(CAD and scene scripts)
[start]

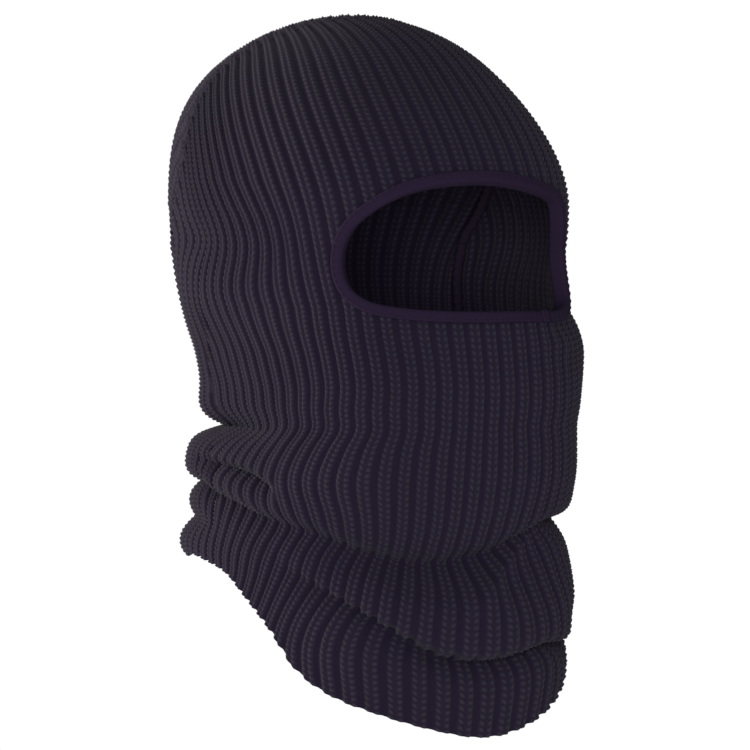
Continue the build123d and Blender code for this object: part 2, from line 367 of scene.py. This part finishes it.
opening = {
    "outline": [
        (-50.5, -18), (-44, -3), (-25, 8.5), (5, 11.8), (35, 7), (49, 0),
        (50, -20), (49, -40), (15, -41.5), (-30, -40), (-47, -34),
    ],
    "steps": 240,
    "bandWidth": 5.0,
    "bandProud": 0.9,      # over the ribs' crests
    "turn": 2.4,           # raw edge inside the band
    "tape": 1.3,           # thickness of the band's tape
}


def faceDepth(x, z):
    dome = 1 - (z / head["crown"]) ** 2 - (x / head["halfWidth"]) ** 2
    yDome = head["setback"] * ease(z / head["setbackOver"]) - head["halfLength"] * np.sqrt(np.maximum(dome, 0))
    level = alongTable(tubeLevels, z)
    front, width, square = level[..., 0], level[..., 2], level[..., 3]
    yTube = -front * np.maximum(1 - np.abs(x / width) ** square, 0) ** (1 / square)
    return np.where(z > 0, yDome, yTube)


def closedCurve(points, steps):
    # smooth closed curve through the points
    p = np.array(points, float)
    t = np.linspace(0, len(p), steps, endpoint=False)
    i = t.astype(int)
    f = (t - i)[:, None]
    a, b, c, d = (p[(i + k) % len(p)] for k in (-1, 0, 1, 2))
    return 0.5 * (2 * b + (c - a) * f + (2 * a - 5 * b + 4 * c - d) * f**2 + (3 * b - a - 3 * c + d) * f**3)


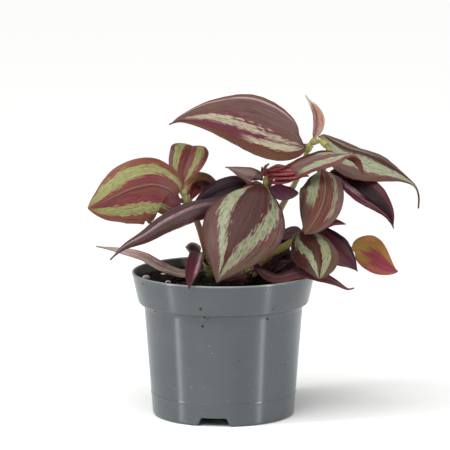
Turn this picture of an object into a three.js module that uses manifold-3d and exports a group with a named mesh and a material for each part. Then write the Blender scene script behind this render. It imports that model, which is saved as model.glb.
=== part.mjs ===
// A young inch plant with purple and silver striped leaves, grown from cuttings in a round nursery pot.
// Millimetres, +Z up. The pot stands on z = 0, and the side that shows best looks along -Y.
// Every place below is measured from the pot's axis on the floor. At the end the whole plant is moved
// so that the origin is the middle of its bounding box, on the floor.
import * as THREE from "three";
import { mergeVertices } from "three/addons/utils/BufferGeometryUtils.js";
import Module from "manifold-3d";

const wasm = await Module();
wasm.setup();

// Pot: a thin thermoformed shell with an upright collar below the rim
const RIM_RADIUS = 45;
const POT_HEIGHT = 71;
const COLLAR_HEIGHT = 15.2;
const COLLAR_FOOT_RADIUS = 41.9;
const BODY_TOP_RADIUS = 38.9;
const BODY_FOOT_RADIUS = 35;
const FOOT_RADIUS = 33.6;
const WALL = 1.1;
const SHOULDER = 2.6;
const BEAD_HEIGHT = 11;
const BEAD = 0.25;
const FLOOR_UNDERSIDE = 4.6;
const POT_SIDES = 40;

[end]

▶ SHORT PROBLEM
The lines above should be duplicated exactly.

▶ SOLUTION
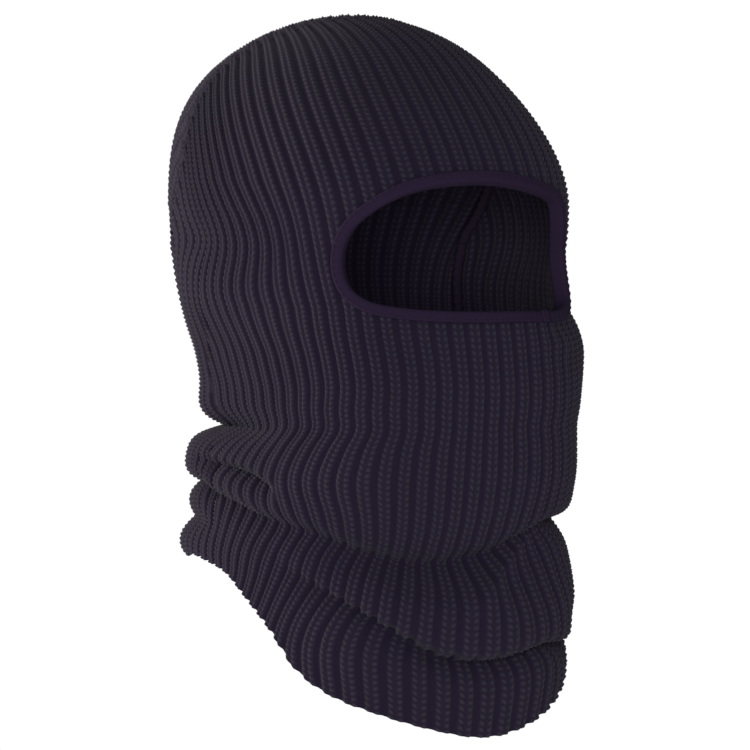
Continue the build123d and Blender code for this object: part 2, from line 367 of scene.py. This part finishes it.
opening = {
    "outline": [
        (-50.5, -18), (-44, -3), (-25, 8.5), (5, 11.8), (35, 7), (49, 0),
        (50, -20), (49, -40), (15, -41.5), (-30, -40), (-47, -34),
    ],
    "steps": 240,
    "bandWidth": 5.0,
    "bandProud": 0.9,      # over the ribs' crests
    "turn": 2.4,           # raw edge inside the band
    "tape": 1.3,           # thickness of the band's tape
}


def faceDepth(x, z):
    dome = 1 - (z / head["crown"]) ** 2 - (x / head["halfWidth"]) ** 2
    yDome = head["setback"] * ease(z / head["setbackOver"]) - head["halfLength"] * np.sqrt(np.maximum(dome, 0))
    level = alongTable(tubeLevels, z)
    front, width, square = level[..., 0], level[..., 2], level[..., 3]
    yTube = -front * np.maximum(1 - np.abs(x / width) ** square, 0) ** (1 / square)
    return np.where(z > 0, yDome, yTube)


def closedCurve(points, steps):
    # smooth closed curve through the points
    p = np.array(points, float)
    t = np.linspace(0, len(p), steps, endpoint=False)
    i = t.astype(int)
    f = (t - i)[:, None]
    a, b, c, d = (p[(i + k) % len(p)] for k in (-1, 0, 1, 2))
    return 0.5 * (2 * b + (c - a) * f + (2 * a - 5 * b + 4 * c - d) * f**2 + (3 * b - a - 3 * c + d) * f**3)


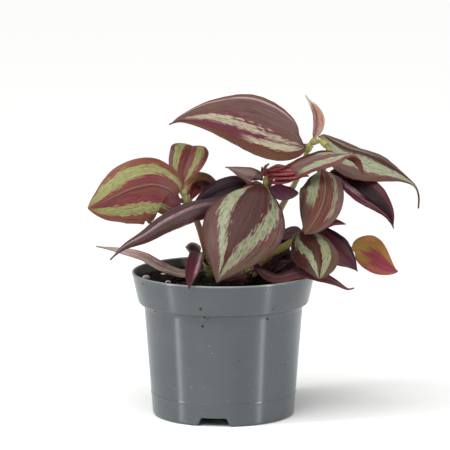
Turn this picture of an object into a three.js module that uses manifold-3d and exports a group with a named mesh and a material for each part. Then write the Blender scene script behind this render. It imports that model, which is saved as model.glb.
=== part.mjs ===
// A young inch plant with purple and silver striped leaves, grown from cuttings in a round nursery pot.
// Millimetres, +Z up. The pot stands on z = 0, and the side that shows best looks along -Y.
// Every place below is measured from the pot's axis on the floor. At the end the whole plant is moved
// so that the origin is the middle of its bounding box, on the floor.
import * as THREE from "three";
import { mergeVertices } from "three/addons/utils/BufferGeometryUtils.js";
import Module from "manifold-3d";

const wasm = await Module();
wasm.setup();

// Pot: a thin thermoformed shell with an upright collar below the rim
const RIM_RADIUS = 45;
const POT_HEIGHT = 71;
const COLLAR_HEIGHT = 15.2;
const COLLAR_FOOT_RADIUS = 41.9;
const BODY_TOP_RADIUS = 38.9;
const BODY_FOOT_RADIUS = 35;
const FOOT_RADIUS = 33.6;
const WALL = 1.1;
const SHOULDER = 2.6;
const BEAD_HEIGHT = 11;
const BEAD = 0.25;
const FLOOR_UNDERSIDE = 4.6;
const POT_SIDES = 40;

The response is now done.